Yes. But if the project were only about streets and sidewalks, it would not provoke the interest this effort is attracting. Whatever the outcome of this exercise in urban redesign, it must pay respect to what happened there — a police murder that likely will live in the national memory long after we who actually remember it have passed away.

"THIS IS A SACRED SPACE," declares a sign propped at the spot where then-Officer Derek Chauvin knelt for those interminable minutes on George Floyd's neck. Like most of the signs and placards clustered in the square, this one is roughly rendered, painted in drippy letters. There is similar writing everywhere. On cardboard, concrete, slabs of wood, walls of buildings, people have inscribed slogans, biblical quotes, calls to action, demands for justice and names.
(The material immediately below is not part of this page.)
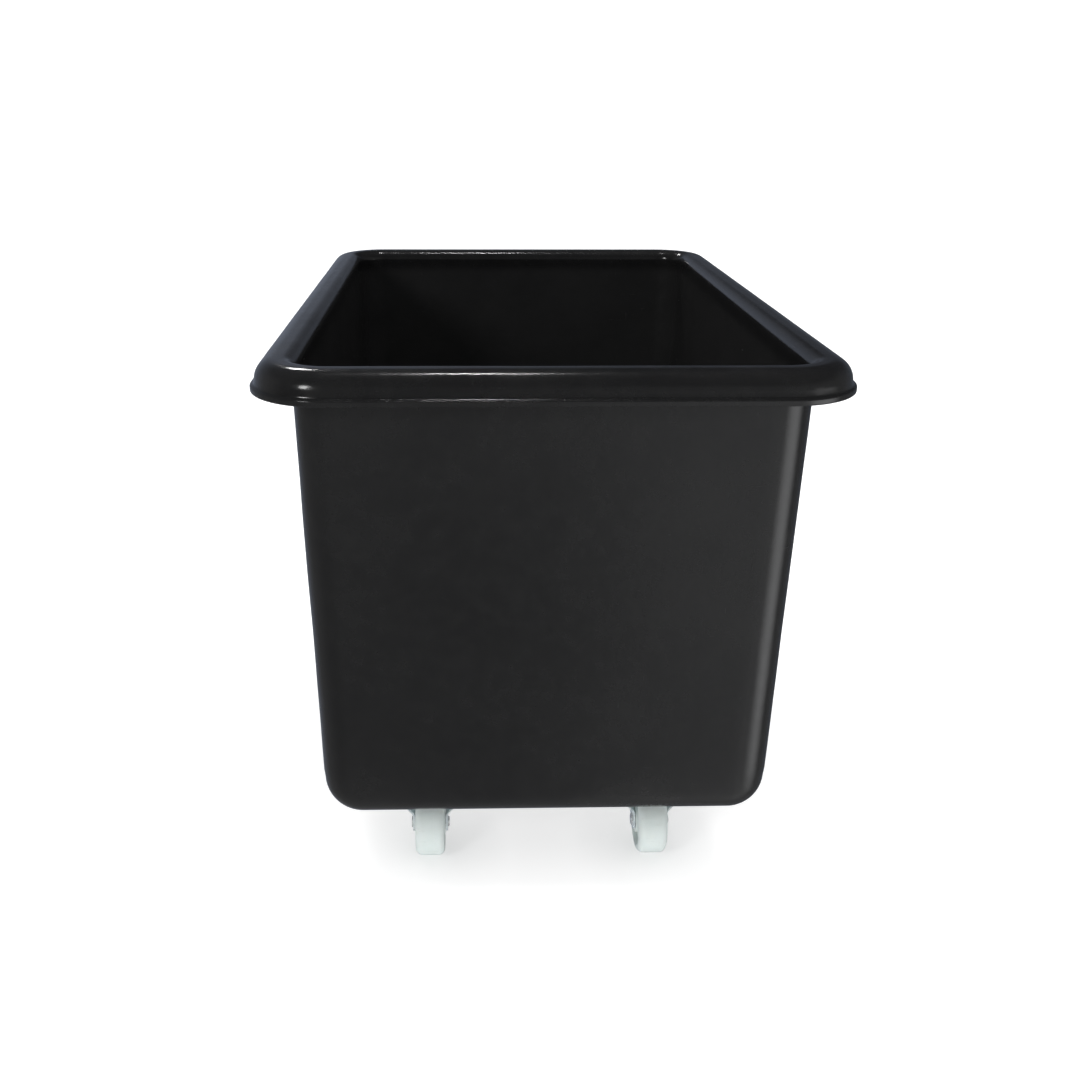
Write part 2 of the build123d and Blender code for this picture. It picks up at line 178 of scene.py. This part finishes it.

Especially names. Most are of Black people killed in encounters with police. Some are as vividly legible as the day they were painted. Others have faded. Many — perhaps hundreds? — appear embedded in the asphalt of the street. Some are familiar — George Floyd, of course, but also Amir Locke and Winston Smith. Others are less so — Malissa Williams, Hardel Sherrell, Aiyana Stanley-Jones. They give expression to the same impulse as the nearby installation called "Say Their Names Cemetery": that these people deserved to be known, that their lives mattered, and so did their deaths.

Front and center in that installation stands the symbolic headstone of Floyd, whose death about a block away focused the world's attention on 38th and Chicago. Some degree of commerce has resumed there; customers come and go from Cup Foods, the store where Floyd allegedly passed a counterfeit $20 bill. But the intersection's chief occupation now is as the focal point of a social movement. It does no disrespect to Floyd to observe that the significance of George Floyd Square goes well beyond the murder of one man.
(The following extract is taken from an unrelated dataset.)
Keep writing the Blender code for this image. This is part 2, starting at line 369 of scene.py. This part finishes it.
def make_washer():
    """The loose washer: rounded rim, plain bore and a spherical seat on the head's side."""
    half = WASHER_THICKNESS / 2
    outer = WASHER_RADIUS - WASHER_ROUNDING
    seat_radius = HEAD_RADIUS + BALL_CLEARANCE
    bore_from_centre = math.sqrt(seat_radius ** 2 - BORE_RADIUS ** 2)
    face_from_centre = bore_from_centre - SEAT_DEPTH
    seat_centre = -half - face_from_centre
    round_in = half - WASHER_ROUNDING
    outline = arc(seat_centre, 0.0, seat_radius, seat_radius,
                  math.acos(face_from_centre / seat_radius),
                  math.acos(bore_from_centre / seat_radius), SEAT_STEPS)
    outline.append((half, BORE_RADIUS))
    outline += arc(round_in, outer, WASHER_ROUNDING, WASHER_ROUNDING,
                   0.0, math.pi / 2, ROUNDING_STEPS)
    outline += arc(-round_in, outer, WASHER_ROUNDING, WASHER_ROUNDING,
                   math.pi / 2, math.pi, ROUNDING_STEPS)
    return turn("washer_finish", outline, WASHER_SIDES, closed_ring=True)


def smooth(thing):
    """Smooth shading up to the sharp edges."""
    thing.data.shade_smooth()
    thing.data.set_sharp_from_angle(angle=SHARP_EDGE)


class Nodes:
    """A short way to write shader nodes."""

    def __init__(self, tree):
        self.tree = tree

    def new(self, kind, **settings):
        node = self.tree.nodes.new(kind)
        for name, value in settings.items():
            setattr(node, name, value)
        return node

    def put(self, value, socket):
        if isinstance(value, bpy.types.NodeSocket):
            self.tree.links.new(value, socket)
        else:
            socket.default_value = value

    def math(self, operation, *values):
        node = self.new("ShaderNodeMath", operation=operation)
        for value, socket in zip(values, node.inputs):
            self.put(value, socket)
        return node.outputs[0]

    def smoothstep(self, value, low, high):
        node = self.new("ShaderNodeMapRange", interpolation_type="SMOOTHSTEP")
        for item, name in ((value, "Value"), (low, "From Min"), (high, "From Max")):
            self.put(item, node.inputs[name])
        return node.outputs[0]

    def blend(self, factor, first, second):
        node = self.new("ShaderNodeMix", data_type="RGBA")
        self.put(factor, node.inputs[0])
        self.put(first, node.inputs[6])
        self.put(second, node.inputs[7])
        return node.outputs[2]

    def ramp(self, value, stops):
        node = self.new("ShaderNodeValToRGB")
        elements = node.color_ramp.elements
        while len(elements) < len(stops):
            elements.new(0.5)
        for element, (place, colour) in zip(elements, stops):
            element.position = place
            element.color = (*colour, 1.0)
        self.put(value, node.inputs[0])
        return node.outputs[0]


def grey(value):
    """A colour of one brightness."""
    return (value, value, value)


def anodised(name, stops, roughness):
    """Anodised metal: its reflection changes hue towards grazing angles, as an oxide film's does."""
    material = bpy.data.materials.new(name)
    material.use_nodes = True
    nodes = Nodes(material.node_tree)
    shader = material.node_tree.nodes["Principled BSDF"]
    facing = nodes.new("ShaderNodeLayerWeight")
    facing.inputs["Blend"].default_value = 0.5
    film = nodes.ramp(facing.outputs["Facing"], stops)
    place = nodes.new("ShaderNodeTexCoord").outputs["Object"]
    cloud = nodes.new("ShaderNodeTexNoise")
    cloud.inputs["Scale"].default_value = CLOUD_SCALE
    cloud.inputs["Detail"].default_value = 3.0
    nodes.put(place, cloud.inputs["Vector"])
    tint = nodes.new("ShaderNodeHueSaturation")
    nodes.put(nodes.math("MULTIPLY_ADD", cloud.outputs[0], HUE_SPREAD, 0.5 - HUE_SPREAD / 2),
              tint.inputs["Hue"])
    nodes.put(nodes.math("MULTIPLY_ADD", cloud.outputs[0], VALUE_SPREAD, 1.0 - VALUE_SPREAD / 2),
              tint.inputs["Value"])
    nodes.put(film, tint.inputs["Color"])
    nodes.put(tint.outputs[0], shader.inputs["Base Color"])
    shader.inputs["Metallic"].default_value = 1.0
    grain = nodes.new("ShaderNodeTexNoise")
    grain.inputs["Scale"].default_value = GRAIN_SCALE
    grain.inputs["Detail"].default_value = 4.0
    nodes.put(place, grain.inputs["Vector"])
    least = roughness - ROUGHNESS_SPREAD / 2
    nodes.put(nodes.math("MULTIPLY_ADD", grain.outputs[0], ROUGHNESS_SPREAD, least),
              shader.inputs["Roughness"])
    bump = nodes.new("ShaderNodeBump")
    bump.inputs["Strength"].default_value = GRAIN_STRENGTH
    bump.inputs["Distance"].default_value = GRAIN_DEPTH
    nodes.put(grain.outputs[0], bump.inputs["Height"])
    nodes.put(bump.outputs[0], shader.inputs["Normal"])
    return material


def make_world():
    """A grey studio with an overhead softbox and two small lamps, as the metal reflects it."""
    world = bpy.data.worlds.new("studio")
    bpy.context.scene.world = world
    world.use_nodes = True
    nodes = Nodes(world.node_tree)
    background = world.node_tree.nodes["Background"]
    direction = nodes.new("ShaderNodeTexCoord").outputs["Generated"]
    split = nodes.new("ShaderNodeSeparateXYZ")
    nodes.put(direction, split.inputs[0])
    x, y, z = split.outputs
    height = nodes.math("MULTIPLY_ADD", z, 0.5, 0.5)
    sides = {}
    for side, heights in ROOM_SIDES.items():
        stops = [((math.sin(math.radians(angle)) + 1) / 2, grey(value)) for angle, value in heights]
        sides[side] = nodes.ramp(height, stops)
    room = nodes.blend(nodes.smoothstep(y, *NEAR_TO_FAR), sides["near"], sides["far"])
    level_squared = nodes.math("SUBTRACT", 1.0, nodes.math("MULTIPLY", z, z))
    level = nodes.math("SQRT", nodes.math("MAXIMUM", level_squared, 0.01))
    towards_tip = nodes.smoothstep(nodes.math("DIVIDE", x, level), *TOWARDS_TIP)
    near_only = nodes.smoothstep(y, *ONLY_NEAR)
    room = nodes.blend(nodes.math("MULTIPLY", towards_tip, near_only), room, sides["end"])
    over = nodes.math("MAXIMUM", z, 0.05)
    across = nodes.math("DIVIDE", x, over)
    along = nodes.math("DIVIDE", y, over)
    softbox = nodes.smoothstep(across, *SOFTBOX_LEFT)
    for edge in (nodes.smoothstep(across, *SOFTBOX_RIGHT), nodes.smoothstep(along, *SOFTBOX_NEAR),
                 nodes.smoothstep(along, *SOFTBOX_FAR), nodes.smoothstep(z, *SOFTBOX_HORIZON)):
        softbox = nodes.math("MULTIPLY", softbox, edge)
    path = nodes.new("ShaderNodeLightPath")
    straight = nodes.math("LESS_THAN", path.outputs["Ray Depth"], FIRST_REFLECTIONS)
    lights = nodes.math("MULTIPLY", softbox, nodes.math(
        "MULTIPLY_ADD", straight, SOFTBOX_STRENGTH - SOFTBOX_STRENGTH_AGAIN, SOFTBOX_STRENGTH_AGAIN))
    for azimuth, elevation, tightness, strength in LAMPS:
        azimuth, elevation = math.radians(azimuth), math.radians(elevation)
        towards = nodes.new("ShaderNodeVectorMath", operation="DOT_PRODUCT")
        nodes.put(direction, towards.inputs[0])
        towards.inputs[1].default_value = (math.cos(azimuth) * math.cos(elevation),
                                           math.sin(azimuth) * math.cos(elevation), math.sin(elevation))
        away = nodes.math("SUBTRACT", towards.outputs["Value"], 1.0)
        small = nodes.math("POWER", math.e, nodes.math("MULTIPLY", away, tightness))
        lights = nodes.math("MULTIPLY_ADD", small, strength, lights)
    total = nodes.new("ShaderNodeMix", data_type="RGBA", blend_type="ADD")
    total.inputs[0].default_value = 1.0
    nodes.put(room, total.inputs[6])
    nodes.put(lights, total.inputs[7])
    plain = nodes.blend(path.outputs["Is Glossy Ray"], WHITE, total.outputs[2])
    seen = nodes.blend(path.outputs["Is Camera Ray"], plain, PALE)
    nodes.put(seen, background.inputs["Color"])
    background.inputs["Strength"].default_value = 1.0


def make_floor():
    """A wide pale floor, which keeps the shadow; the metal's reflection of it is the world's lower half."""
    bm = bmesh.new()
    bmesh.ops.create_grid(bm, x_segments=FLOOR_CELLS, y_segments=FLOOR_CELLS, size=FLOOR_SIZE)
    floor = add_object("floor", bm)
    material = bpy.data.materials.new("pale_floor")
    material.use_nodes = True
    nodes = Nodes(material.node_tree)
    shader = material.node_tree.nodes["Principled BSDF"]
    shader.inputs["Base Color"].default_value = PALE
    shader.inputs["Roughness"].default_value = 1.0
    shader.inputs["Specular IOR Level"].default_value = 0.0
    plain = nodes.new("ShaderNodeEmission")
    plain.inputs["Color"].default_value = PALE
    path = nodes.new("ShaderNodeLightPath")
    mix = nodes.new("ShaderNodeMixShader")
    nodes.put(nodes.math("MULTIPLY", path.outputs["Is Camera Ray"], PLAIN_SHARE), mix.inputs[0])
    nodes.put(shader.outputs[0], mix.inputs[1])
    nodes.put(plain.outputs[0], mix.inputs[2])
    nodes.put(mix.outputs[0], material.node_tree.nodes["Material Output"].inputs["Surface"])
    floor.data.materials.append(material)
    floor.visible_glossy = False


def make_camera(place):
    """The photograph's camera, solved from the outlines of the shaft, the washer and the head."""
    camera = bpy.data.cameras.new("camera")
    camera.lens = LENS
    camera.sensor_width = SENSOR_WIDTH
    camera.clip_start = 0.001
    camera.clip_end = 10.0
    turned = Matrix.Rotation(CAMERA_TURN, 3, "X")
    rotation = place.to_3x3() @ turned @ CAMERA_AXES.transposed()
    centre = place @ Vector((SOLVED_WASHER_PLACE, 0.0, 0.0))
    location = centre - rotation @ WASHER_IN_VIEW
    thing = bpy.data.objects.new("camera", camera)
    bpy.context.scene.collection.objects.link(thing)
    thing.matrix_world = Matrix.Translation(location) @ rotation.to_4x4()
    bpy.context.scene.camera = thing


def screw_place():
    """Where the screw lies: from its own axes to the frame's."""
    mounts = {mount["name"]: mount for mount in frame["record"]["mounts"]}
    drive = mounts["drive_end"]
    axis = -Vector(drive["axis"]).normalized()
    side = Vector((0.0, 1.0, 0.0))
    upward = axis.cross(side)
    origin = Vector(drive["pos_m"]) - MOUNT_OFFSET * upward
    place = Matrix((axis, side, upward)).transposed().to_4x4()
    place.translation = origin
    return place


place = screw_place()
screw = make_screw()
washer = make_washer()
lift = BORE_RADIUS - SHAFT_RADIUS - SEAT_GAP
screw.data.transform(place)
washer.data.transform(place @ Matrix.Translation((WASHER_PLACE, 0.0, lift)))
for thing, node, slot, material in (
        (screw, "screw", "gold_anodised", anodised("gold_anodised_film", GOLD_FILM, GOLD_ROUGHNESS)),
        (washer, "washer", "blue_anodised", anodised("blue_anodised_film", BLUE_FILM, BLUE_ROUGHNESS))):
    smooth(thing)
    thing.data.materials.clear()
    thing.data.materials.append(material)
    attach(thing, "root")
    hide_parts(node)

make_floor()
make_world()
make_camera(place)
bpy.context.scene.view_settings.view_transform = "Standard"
Just how the planners in the Minneapolis Public Works Department should go about acknowledging that significance is a deeply fraught question. They rightly have to consider the usual factors, like traffic flow and emergency vehicle access, plus the extraordinary elements of cultural significance and historic preservation, as well as the need to fully engage the community of neighbors and protesters in the process of design.

A participant in a virtual community meeting gave an indication Tuesday of just how jarring the engagement process could become. If you rip up the sidewalk and asphalt where Floyd died, came the question, isn't that like stripping the sheets from the Rev. Martin Luther King Jr.'s bed at the Lorraine Motel? One of the project managers, Alexander Kado, replied that maybe it would be necessary to leave that part of the street alone.

Even so, there's approximately zero chance that the eventual solution will please all sides. About the best to be hoped for is that people will have felt their voices heard and their views taken into account — but even that minimal standard has already been undercut by some who say there's a secret design plan in place.

We look forward to the eventual decision on a formal memorial to Floyd. We hope that it somehow preserves the grassroots spirit of the current George Floyd Square — the artwork, the giant fist and above all the names. Perhaps there is inspiration to be found in the Vietnam Veterans Memorial in Washington, D.C.

The Floyd memorial, though, seems to be a long way off. In the near term, George Floyd Square functions as a living memorial. We trust the city planners recognize their responsibility to keep that function intact.